> **Instruction**
Copy each line below in which the word "bodies" occurs.

> **Dataset excerpt**
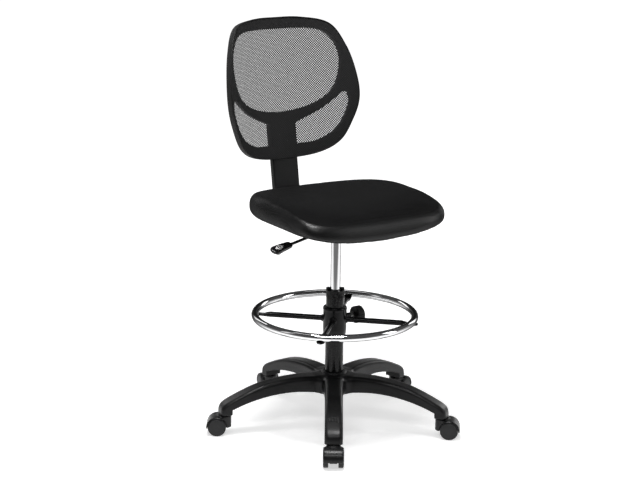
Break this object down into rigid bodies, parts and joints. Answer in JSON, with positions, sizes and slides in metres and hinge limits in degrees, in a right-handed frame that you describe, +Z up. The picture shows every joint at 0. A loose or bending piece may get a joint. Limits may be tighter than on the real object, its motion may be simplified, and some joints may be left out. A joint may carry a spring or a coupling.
{
  "type": "drafting chair",
  "caption": "Tall swivel chair with a mesh back, contoured fabric seat, gas lift, chromed foot ring and a star base on twin-wheel castors.",
  "frame": {"origin": "on the floor, on the axis of the column", "axes": "+Z up along the column, the sitter faces -Y, the height lever is on the -X side"},
  "size_m": [0.7044, 0.6807, 1.0993],
  "materials": {
    "base_nylon": "satin moulded nylon",
    "castor_nylon": "satin",
    "wheel_nylon": "matt nylon",
    "bright_steel": "zinc plated",
    "black_steel": "black powder coat",
    "chrome": "polished",
    "moulded_plastic": "fine texture",
    "gloss_handle": "gloss",
    "brass": "plain brass",
    "rubber": "matt",
    "plywood": "plain plywood",
    "seat_fabric": "black knit over foam",
    "back_fabric": "open black mesh"
  },
  "bodies": {
    "base": {"star_base": "base_nylon", "castor_stems": "bright_steel", "outer_tube": "black_steel", "guide_sleeve": "moulded_plastic", "retaining_washer": "bright_steel"},
    "spindle": {"piston_rod": "bright_steel", "gas_piston": "bright_steel", "rubber_bumper": "rubber", "bearing_washers": "bright_steel", "bearing_balls": "bright_steel", "retaining_clip": "black_steel"},
    "seat": {"gas_tube": "chrome", "gas_socket": "black_steel", "seat_plate": "black_steel", "lever_bush": "moulded_plastic", "seat_under_cover": "moulded_plastic", "seat_board": "plywood", "seat_cushion": "seat_fabric", "tee_nuts": "bright_steel", "plate_bolts": "black_steel", "back_bar_bolts": "black_steel", "back_bar": "black_steel", "back_bar_sleeve": "moulded_plastic", "back_frame": "moulded_plastic", "back_mesh": "back_fabric", "back_screws": "black_steel"},
    "valve": {"valve_pin": "bright_steel"},
    "lever": {"lever_rod": "black_steel", "lever_handle": "gloss_handle"},
    "ring_bushes": {"hub_bushes": "moulded_plastic"},
    "foot_ring": {"foot_ring": "chrome", "foot_ring_spokes": "black_steel", "foot_ring_hub": "black_steel", "spoke_screws": "black_steel"},
    "clamp_shoe": {"clamp_shoe": "brass"},
    "knob": {"clamp_knob": "moulded_plastic", "clamp_screw": "bright_steel"},
    "castor_1": {"castor_1_housing": "castor_nylon", "castor_1_axle": "bright_steel"},
    "castor_1_left": {"castor_1_wheel_left": "wheel_nylon"},
    "castor_1_right": {"castor_1_wheel_right": "wheel_nylon"},
    "castor_2": {"castor_2_housing": "castor_nylon", "castor_2_axle": "bright_steel"},
    "castor_2_left": {"castor_2_wheel_left": "wheel_nylon"},
    "castor_2_right": {"castor_2_wheel_right": "wheel_nylon"},
    "castor_3": {"castor_3_housing": "castor_nylon", "castor_3_axle": "bright_steel"},
    "castor_3_left": {"castor_3_wheel_left": "wheel_nylon"},
    "castor_3_right": {"castor_3_wheel_right": "wheel_nylon"},
    "castor_4": {"castor_4_housing": "castor_nylon", "castor_4_axle": "bright_steel"},
    "castor_4_left": {"castor_4_wheel_left": "wheel_nylon"},
    "castor_4_right": {"castor_4_wheel_right": "wheel_nylon"},
    "castor_5": {"castor_5_housing": "castor_nylon", "castor_5_axle": "bright_steel"},
    "castor_5_left": {"castor_5_wheel_left": "wheel_nylon"},
    "castor_5_right": {"castor_5_wheel_right": "wheel_nylon"}
  },
  "joints": [
    {"name": "seat_swivel", "type": "hinge", "parent": "base", "child": "spindle", "pos_m": [0, 0, 0.07], "axis": [0, 0, 1], "continuous": true},
    {"name": "gas_lift", "type": "slide", "parent": "spindle", "child": "seat", "axis": [0, 0, 1], "range_m": [-0.08, 0.12]},
    {"name": "lever_lift", "type": "hinge", "parent": "seat", "child": "lever", "pos_m": [-0.03687, -0.00919, 0.58], "axis": [-0.2419, 0.9703, 0], "range_deg": [0, 5], "stiffness_Nm_per_rad": 3, "springref_deg": -5.73},
    {"name": "valve_press", "type": "slide", "parent": "seat", "child": "valve", "axis": [0, 0, 1], "range_m": [-0.0035, 0]},
    {"name": "ring_height", "type": "slide", "parent": "base", "child": "ring_bushes", "axis": [0, 0, 1], "range_m": [-0.09, 0.04]},
    {"name": "ring_swivel", "type": "hinge", "parent": "ring_bushes", "child": "foot_ring", "pos_m": [0, 0, 0.305], "axis": [0, 0, 1], "continuous": true},
    {"name": "shoe_slide", "type": "slide", "parent": "foot_ring", "child": "clamp_shoe", "axis": [0.9998, 0.0175, 0], "range_m": [0, 0.00187]},
    {"name": "knob_turn", "type": "hinge", "parent": "clamp_shoe", "child": "knob", "pos_m": [0.06999, 0.00122, 0.305], "axis": [0.9998, 0.0175, 0], "range_deg": [0, 540]},
    {"name": "castor_1_swivel", "type": "hinge", "parent": "base", "child": "castor_1", "pos_m": [-0.17503, -0.25949, 0.05], "axis": [0, 0, 1], "continuous": true},
    {"name": "castor_1_left_roll", "type": "hinge", "parent": "castor_1", "child": "castor_1_left", "pos_m": [-0.18621, -0.27607, 0.025], "axis": [0.829, -0.5592, 0], "continuous": true},
    {"name": "castor_1_right_roll", "type": "hinge", "parent": "castor_1", "child": "castor_1_right", "pos_m": [-0.18621, -0.27607, 0.025], "axis": [0.829, -0.5592, 0], "continuous": true},
    {"name": "castor_2_swivel", "type": "hinge", "parent": "base", "child": "castor_2", "pos_m": [0.1927, -0.24665, 0.05], "axis": [0, 0, 1], "continuous": true},
    {"name": "castor_2_left_roll", "type": "hinge", "parent": "castor_2", "child": "castor_2_left", "pos_m": [0.20825, -0.25923, 0.025], "axis": [0.6293, 0.7771, 0], "continuous": true},
    {"name": "castor_2_right_roll", "type": "hinge", "parent": "castor_2", "child": "castor_2_right", "pos_m": [0.20825, -0.25923, 0.025], "axis": [0.6293, 0.7771, 0], "continuous": true},
    {"name": "castor_3_swivel", "type": "hinge", "parent": "base", "child": "castor_3", "pos_m": [0.29412, 0.10705, 0.05], "axis": [0, 0, 1], "continuous": true},
    {"name": "castor_3_left_roll", "type": "hinge", "parent": "castor_3", "child": "castor_3_left", "pos_m": [0.3126, 0.11471, 0.025], "axis": [-0.3827, 0.9239, 0], "continuous": true},
    {"name": "castor_3_right_roll", "type": "hinge", "parent": "castor_3", "child": "castor_3_right", "pos_m": [0.3126, 0.11471, 0.025], "axis": [-0.3827, 0.9239, 0], "continuous": true},
    {"name": "castor_4_swivel", "type": "hinge", "parent": "base", "child": "castor_4", "pos_m": [-0.01092, 0.31281, 0.05], "axis": [0, 0, 1], "continuous": true},
    {"name": "castor_4_left_roll", "type": "hinge", "parent": "castor_4", "child": "castor_4_left", "pos_m": [-0.00592, 0.33217, 0.025], "axis": [-0.9681, 0.2504, 0], "continuous": true},
    {"name": "castor_4_right_roll", "type": "hinge", "parent": "castor_4", "child": "castor_4_right", "pos_m": [-0.00592, 0.33217, 0.025], "axis": [-0.9681, 0.2504, 0], "continuous": true},
    {"name": "castor_5_swivel", "type": "hinge", "parent": "base", "child": "castor_5", "pos_m": [-0.30088, 0.08627, 0.05], "axis": [0, 0, 1], "continuous": true},
    {"name": "castor_5_left_roll", "type": "hinge", "parent": "castor_5", "child": "castor_5_left", "pos_m": [-0.31746, 0.09746, 0.025], "axis": [-0.5592, -0.829, 0], "continuous": true},
    {"name": "castor_5_right_roll", "type": "hinge", "parent": "castor_5", "child": "castor_5_right", "pos_m": [-0.31746, 0.09746, 0.025], "axis": [-0.5592, -0.829, 0], "continuous": true}
  ],
  "couplings": [
    {"joint": "valve_press", "follows": "lever_lift", "m_per_rad": -0.040107},
    {"joint": "shoe_slide", "follows": "knob_turn", "m_per_rad": 0.00019894}
  ]
}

> **Response**
Break this object down into rigid bodies, parts and joints. Answer in JSON, with positions, sizes and slides in metres and hinge limits in degrees, in a right-handed frame that you describe, +Z up. The picture shows every joint at 0. A loose or bending piece may get a joint. Limits may be tighter than on the real object, its motion may be simplified, and some joints may be left out. A joint may carry a spring or a coupling.
  "bodies": {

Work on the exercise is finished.